Correct. It doesn't include Asset Care's contribution. That will be over and above that. And look, I think for us, we've clearly put out upgraded guidance. It's a reasonably tight range. And I think for us, it's all around our execution and probably converting a couple of things that may contribute a little bit. But now I think if we execute and execute well, we think we'll be in a very strong position to deliver against our guidance, and our track record is of doing so.

Roger Lee

executive
#21

Okay. Perfect. And just to be conscious of time, there's one more on Asset Care, David. How -- who are some of Asset Care's major competitors? And where are they placed in the...

David Macgeorge

executive
#22

I think I might have touched on, I mean, Bureau Veritas. So one other, $12 billion market value business globally, Atlas, another -- again, a multi-multibillion dollar company. They're probably -- a couple of their major competitors. They play all around the world. Clearly, the Asset Care business is focused on the Australian market. And that's our mission for now and possibly New Zealand as well.

Roger Lee

executive
#23

Okay. And I think there are a couple of questions on dividends going forward. I think we'll do this as a final question here to round it off. So do you see us as continuing to be a dividend-paying stock into the future?

David Macgeorge

executive
#24

First, I think we have no set policy, but we want to balance the growth and dividend elements of the business, and I think our track record is of doing so.
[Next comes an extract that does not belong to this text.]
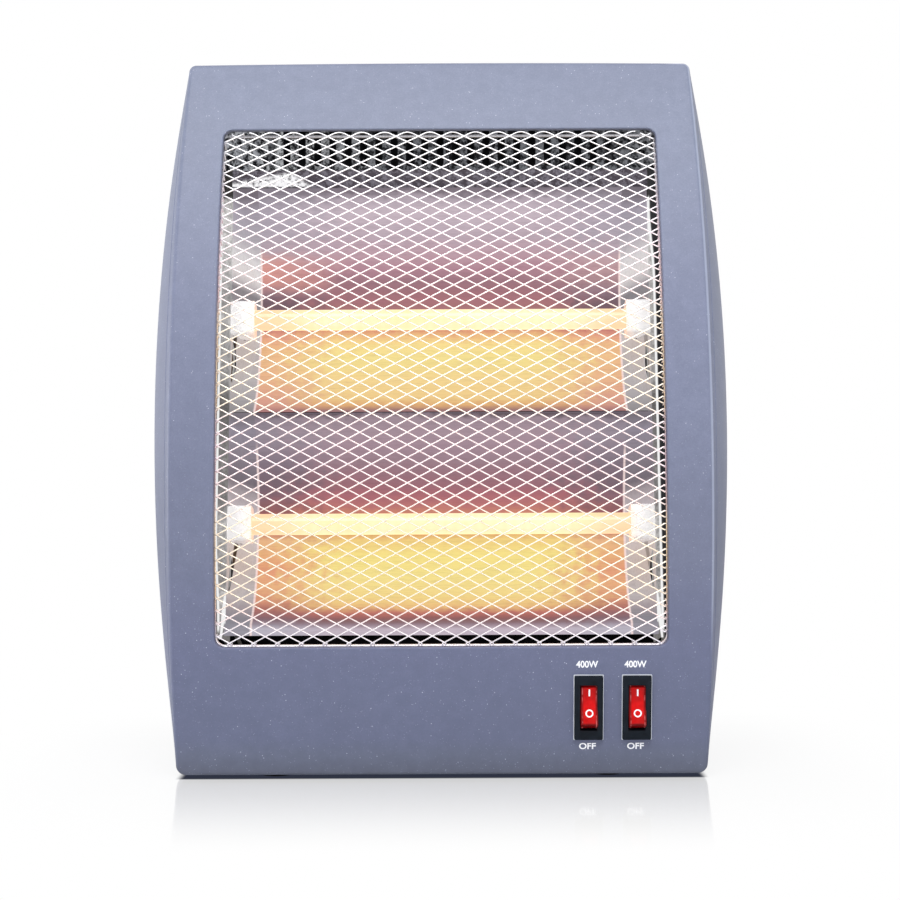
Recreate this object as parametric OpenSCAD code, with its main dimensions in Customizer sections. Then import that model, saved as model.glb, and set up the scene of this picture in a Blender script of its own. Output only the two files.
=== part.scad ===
// Upright radiant heater: two quartz tubes lie in polished troughs behind a diamond wire grille.
// Millimetres. X goes right, Y goes back and Z up. The origin is on the floor under the middle.

/* [Casing] */
// Overall width at the belly of the sides
body_w = 302; // [290:1:320]
// Overall depth, front bow to back rim
body_d = 132; // [126:1:150]
// Height from the floor to the top corners
body_h = 374.5; // [362:0.5:390]
// Rise of the top edge between its corners
top_crown = 0.8; // [0:0.1:3]
// Width between the two front edges at the belly
face_w = 274; // [268:1:286]
// Height of the belly, where the casing is widest
belly_z = 183; // [165:1:195]
// Radius of the bowed front edges, seen from the front
face_bow_r = 6500; // [4000:50:9000]
// Radius of the bowed sides, seen from the front
side_bow_r = 1260; // [1100:10:1700]
// Radius of the front's bow, seen from the side
front_r = 520; // [500:5:600]
// Height of the foremost line of the front
front_z = 110; // [100:1:120]
// Share of the depth at which the sides are widest
bulge_at = 0.42; // [0.35:0.01:0.5]
// Share of the bulge that is left at the back rim
bulge_left = 0.45; // [0.3:0.05:0.8]
// Wall of the moulded shells
wall = 2.6; // [2:0.1:3]
// Corner radius of the front's top corners
top_corner_r = 3.4; // [3:0.1:8]
// Corner radius of the front's bottom corners
low_corner_r = 5; // [4:0.5:10]
// Corner radius of the back rim
rear_corner_r = 30; // [28:1:36]
// Rounding between the sides and the back
rear_round = 14; // [12:1:16]
// Rounding of the front's outer edge
edge_r = 1.6; // [1:0.1:2]
// Depth of the front shell's own side, up to the seam
seam_d = 5; // [4:0.5:7]
// Open line between the two shells
seam_gap = 0.4; // [0.3:0.1:0.8]
// How far the front shell's tongue reaches behind the seam
tongue_d = 7; // [5:0.5:9]
// Thickness of the tongue
tongue_t = 1.6; // [1.2:0.1:1.8]

/* [Window and grille] */
// Width of the window
window_w = 228; // [220:1:231]
// Height of the window's bottom edge
window_low = 67.6; // [64:0.1:74]
// Height of the band over the window
top_band = 38.5; // [37:0.5:46]
// Corner radius of the window
window_r = 5; // [4:0.5:8]
// Depth of the lip round the window
lip_d = 6; // [5:0.5:8]
// Thickness of the lip
lip_t = 1.8; // [1.4:0.1:2.2]
// Rows of diamonds from the bottom to the arches at the top
mesh_rows = 41; // [36:1:44]
// Diamonds across the window
mesh_cols = 18; // [16:1:20]
// Thickness of the grille wire
wire_t = 0.7; // [0.6:0.05:0.9]
// How far the front layer of wire lies behind the face
mesh_d = 2.2; // [1.8:0.1:3]
// Depth at which the turned-back ends of the wires finish
mesh_end_d = 8.8; // [8:0.1:10]
// Thickness of the border wire round the grille
border_t = 2; // [1.6:0.1:2.4]

/* [Heating block] */
// Depth of the lower tube's axis behind the foremost line
tube_set = 40; // [38:1:44]
// Height of the lower tube's axis
tube_z = 128; // [126:1:131]
// Distance between the two tubes
tube_gap = 110; // [108:1:113]
// Lean of the block, in degrees from upright
lean = 11; // [9:0.5:12]
// Diameter of a quartz tube
tube_dia = 11; // [10:0.5:11.5]
// Wall of a quartz tube
tube_wall = 1; // [0.8:0.1:1.4]
// Length of tube that shows between its end caps
tube_len = 197; // [190:1:199]
// Height of a ceramic end cap
cap_h = 18.6; // [17:0.2:20]
// Depth of a ceramic end cap
cap_d = 14; // [13:0.5:15]
// Width of a trough at its mouth
mouth_w = 220; // [216:1:220]
// Width of a trough at its deepest line
back_w = 196; // [190:1:200]
// Distance from a trough's mouth to its tube's axis
mouth_d = 8; // [8:0.5:10]
// Depth of a trough
trough_d = 30; // [26:1:32]
// Reach of the lower trough under its tube
low_reach = 52.5; // [50:0.5:53]
// Where the two troughs meet, over the lower tube
meet_reach = 57.5; // [55:0.5:58]
// Drop from the window's top edge to the top of the upper trough's flange
flange_drop = 20.5; // [19:0.5:26]
// Height of the flat flange on the upper trough
flange_h = 10; // [8:1:12]
// Height of the lip under the lower trough
lip_h = 5; // [3:0.5:6]
// Thickness of the sheet steel
sheet_t = 0.6; // [0.5:0.1:0.8]
// Depth of the slotted heat shield behind the foremost line
shield_set = 103; // [101:1:105]
// Spacing of the heat shield's slots
shield_pitch = 8.5; // [8:0.1:8.8]

/* [Switches] */
// Distance of the first switch to the right of the middle
switch_x = 74.3; // [68:0.1:76]
// Distance between the two switches
switch_pitch = 24.3; // [22:0.1:25]
// Height of the switches
switch_z = 36.6; // [34:0.1:40]
// Width of a switch bezel
bezel_w = 15; // [14.6:0.1:16]
// Height of a switch bezel
bezel_h = 33; // [32:0.5:35]
// Thickness of a switch bezel
bezel_t = 1.8; // [1.4:0.1:2.2]
// Width of a rocker
rocker_w = 8.6; // [8.2:0.1:9.6]
// Swing of a rocker to either side of its middle, in degrees
rocker_swing = 10; // [8:1:12]

/* [Tip-over switch] */
// How far the plunger drops when the heater is lifted
plunger_travel = 6; // [4:0.5:7]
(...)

And we want to continue to do so into the future.

Roger Lee

executive
#25

I think that's probably most of the themes there. Yes.

David Macgeorge

executive
#26

Okay. Look, really appreciate everyone coming on the call. There's obviously quite a bit to go through and absorb today, and I think today is a really positive day for us as a company. And we want to roll up our sleeves and get back to work and keep delivering for all of you. So thank you for your time today, and I look forward to catching up with you in the future.